Ansgar Burchardt <ansgar@debian.org> writes:
> Russ Allbery <rra@debian.org> writes:

>> Most upstream authors that I've spoken with don't believe that
>> licensing crosses the shared library ABI boundary, that the shared
>> OpenSSL library and the GPLv2 program that calls it remain separate
>> works, and therefore there is no need for OpenSSL to meet the GPLv2
>> requirements since the binary as distributed is not a derivative work
>> of both projects.  Instead, the projects are combined at runtime by the
>> end user, who doesn't have to meet any redistributability requirements
>> of either license.

>> The FSF is a notable exception to this.

> One can create a shim library implementing the interface that does
> nothing and also provide headers stripped of comments (including
> parameter names). Then one can use that shim headers and library to
> create a program that uses the given interface.
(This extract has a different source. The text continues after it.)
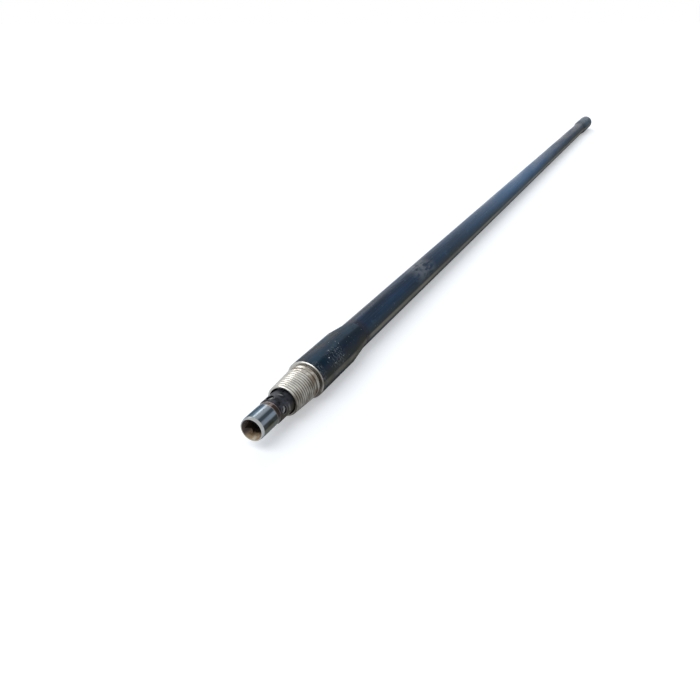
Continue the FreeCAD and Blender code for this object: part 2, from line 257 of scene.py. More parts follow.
# How squarely a place on the rod lies towards an angle, which is 0 on top and grows to the front
def side(tree, degrees, low, high):
    outward = add(tree, "VectorMath", {0: outFromAxis(tree)}, operation="NORMALIZE")
    angle = math.radians(degrees)
    facing = add(tree, "VectorMath", {0: outward.outputs[0], 1: (0, -math.sin(angle), math.cos(angle))},
                 operation="DOT_PRODUCT")
    return fade(tree, facing.outputs["Value"], low, high)


# Distance from the rod's axis in millimetres
def fromAxis(tree):
    length = add(tree, "VectorMath", {0: outFromAxis(tree)}, operation="LENGTH")
    return times(tree, length.outputs["Value"], 1 / mm)


# Distance from the axis of the nearest port in millimetres
def fromPort(tree):
    turned = add(tree, "Mapping", {"Vector": coordinates(tree), "Rotation": (-rod["driveTurn"], 0, 0),
                                   "Location": (-rod["portPlace"] * mm, 0, 0)})
    lengths = []
    for keep in ((1, 1, 0), (1, 0, 1)):
        across = add(tree, "VectorMath", {0: turned.outputs[0], 1: keep}, operation="MULTIPLY")
        lengths.append(add(tree, "VectorMath", {0: across.outputs[0]}, operation="LENGTH").outputs["Value"])
    return times(tree, calc(tree, "MINIMUM", *lengths), 1 / mm)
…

> However none of the copyrightable parts of the library in question were
> used during this process, unless the interface was copyrightable. Does
> the FSF believe this?

This is one of the places where you have to be careful about the
difference between software and law.  Introducing a shim layer solely to
obscure the linkage between the binary and the shared library is unlikely
to change the matter from a legal perspective; in fact, you could possibly
end up in a worse legal position if the judge decided you were doing this
in an intentional effort to deceive.

What does matter is if there are multiple, unrelated functional
implementations of the same interface.  In that case (such as with
readline, whose interface has been independently reimplemented in
BSD-licensed code), even the FSF has conceded the point that the license
will not cross that sort of API boundary.  But you have to actually have
another functional, independent, clean-room implementation to make use of
that legal argument.

Otherwise, you still have to argue the hotly disputed point of whether
writing a program to an API that's unique to one software project makes
your program a derivative work of that project.

> This is basically the other direction of what Wine or Samba do (they
> reimplement the library given the interface).

Except they do a full clean-room reimplementation of the interface, so
this is more akin to the readline situation.